Margins only exist from the perspective of one seated firmly and comfortably in the center of their own world. These people look out and see from great distance others behaving in ways they don’t understand, and usually do not condone. In the worst case scenario they see their margins as something to be fixed or eradicated. And they always look at it with varying shades of wonder, jealousy, disdain, voyeuristic interest, judgment. And the rest of us buy into it almost without thinking. I’ve been imagining that instead of a dominant world, the earth is peopled with many such worlds, like spheres, they pile up and jostle one another, their thin membranes can overlap others sometimes, they exist in permutations of inside and outside and crosshatched shades (crosshatch comes from China, it has made me extraordinarily happy).
Some people, many people, are lucky enough to navigate worlds from early ages, but these worlds are afforded different values. Marginalization is entirely in the mind, and entirely political. For most the margins mean the underworld, the underbelly, the world of the poor, the criminal. In the States it is the spaces inhabited by people of color, the poor, immigrants, strange languages, smells, foods. The reality is that these are their own worlds of equal value if not economic or political strength. The reality I think, is that to those inside of them, their codes and beliefs and comfort levels are just as much defined for them by their surroundings as for anyone else, and their own margins just as real within them. South Central, like South Tucson, is actually a vibrant and beautiful place of incredible culture and history, though with codes and violence shaped by years of poverty, racism and eploitation. The worlds of my UCLA professors who theorized on improving the inner city, and the women I worked with who spent hours on a bus to go and clean their houses…to move back and forth between them was like a jolt, an existential disconnection. Neither understood the other, both saw completely different sides. To stand outside both but with a foot in each yielded entirely new facets again.
There are even worlds that people choose to belong to, that become as bounded as anything else. To me much of the Bay Area, for example, has always been too uniform for comfort in its own comfortable counterculture-ness, and unspoken standards of politics, behaviour, shopping, and intellectualized relationships.

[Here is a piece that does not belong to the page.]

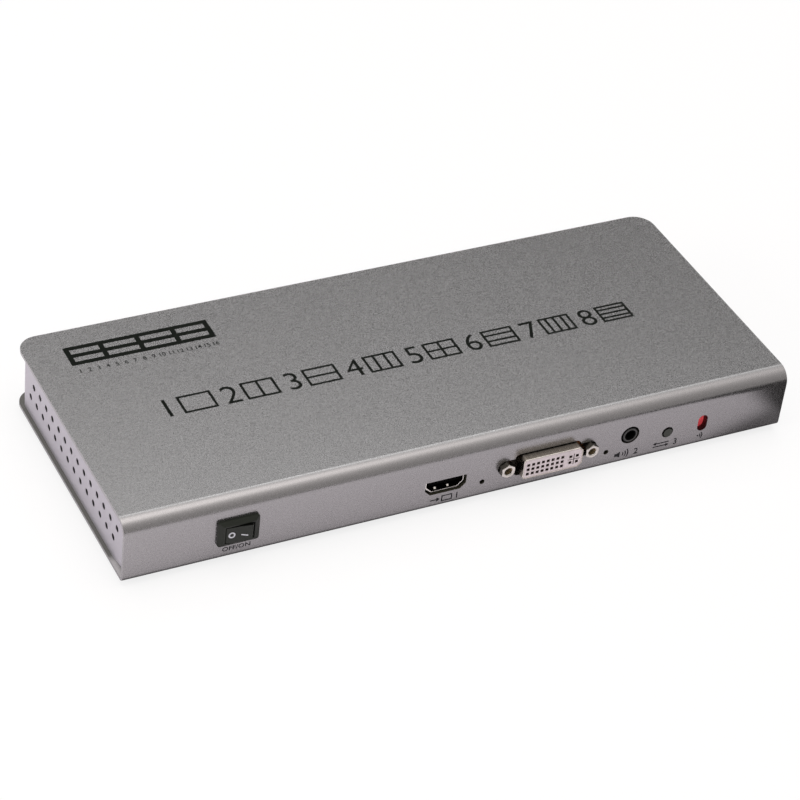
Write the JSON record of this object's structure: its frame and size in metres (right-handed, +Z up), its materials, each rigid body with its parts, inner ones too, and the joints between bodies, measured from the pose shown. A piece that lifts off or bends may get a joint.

They seem as much wrapped inside their own place as the girls I used to know who would never have dreamed of moving more than a few miles from their mothers, being unmarried beyond 25, living a life untethered to church, hometown, family.
None of this thinking about margins is new really, the whole point of nationalistic and identity movements, the best of postmodernism, have all had the aim of rejecting the term marginal, establishing an identity and a value that is separate and different from that which dominates, yet equal to it. Ha! Never thought I’d ever use separate but equal in a positive light. In a sense it is, but in many ways it is not. The feeling of belonging, however much I long for an idealized version of it on days when I am lonely and sad, always implies the existence of those who do not belong. At its best it coexists happily and does not judge, but even then it seems to carry within it the seeds of judgment, of believing everyone else incapable of knowing, understanding, partaking. And intellectuals always seem to push it, hone it, create walls that cannot be bridged. Regular folks I know who never stay up nights thinking about these things seem much more able to cross boundaries, build friendships, find humor in misunderstandings and cultural miscommunication. It’s what I loved most about Tucson’s southwest side, and gives me faith.
There are no margins, but there are people between worlds. One of my favourite books is called La Maravilla by Alfredo Vea Jr., I read it many years ago and have reread it many times. It is what first started me thinking about these things. It is the story of a boy living in Buckeye, a tiny world of squatters and outcasts outside of Phoenix. He is being raised by his Grandparents, an old Yaqui indian and a curandera from Spain, in uneasy and strained relationship with her Catholic beliefs. The grandfather takes his grandson into the mountains with some of his friends for a peyote ceremony, and he explains to him that all of the best people, the ones most worth knowing, are found within the gaps. They belong nowhere and that gives them immense freedom to create, to love, to understand, to be. And they are of every race, nation, culture, belief … anyone is capable of stepping into the gaps.
And I have always found it to be true, much as I love so many I know who are comfortable within the confines of their own worlds. It is a lonely place many times, true. But I think it allows the space to grow into the full measure of your own humanity, to explore worlds on their own terms, to dream of a world that doesn’t yet exist. Many are born into it, but spend their lives trying to belong to one place or another, to define themselves by geography or race or class or sexuality or intellect. And that is complicated by the fact that the dominant culture has for centuries defined people as it wishes, and used that as a whip to tear down, enslave, destroy. The dominant world in this country of a white middle America is very much a myth I think, but I don’t forget for an instant that the power of media, government and corporations are propping it up with brutal force and great power.
But there is such strength in stepping into the gap, embracing it, exploring it as something not simply thrust upon you. So I reject margins and believe in these gaps, crosshatchings, borderlands, wild spaces. And exult in them.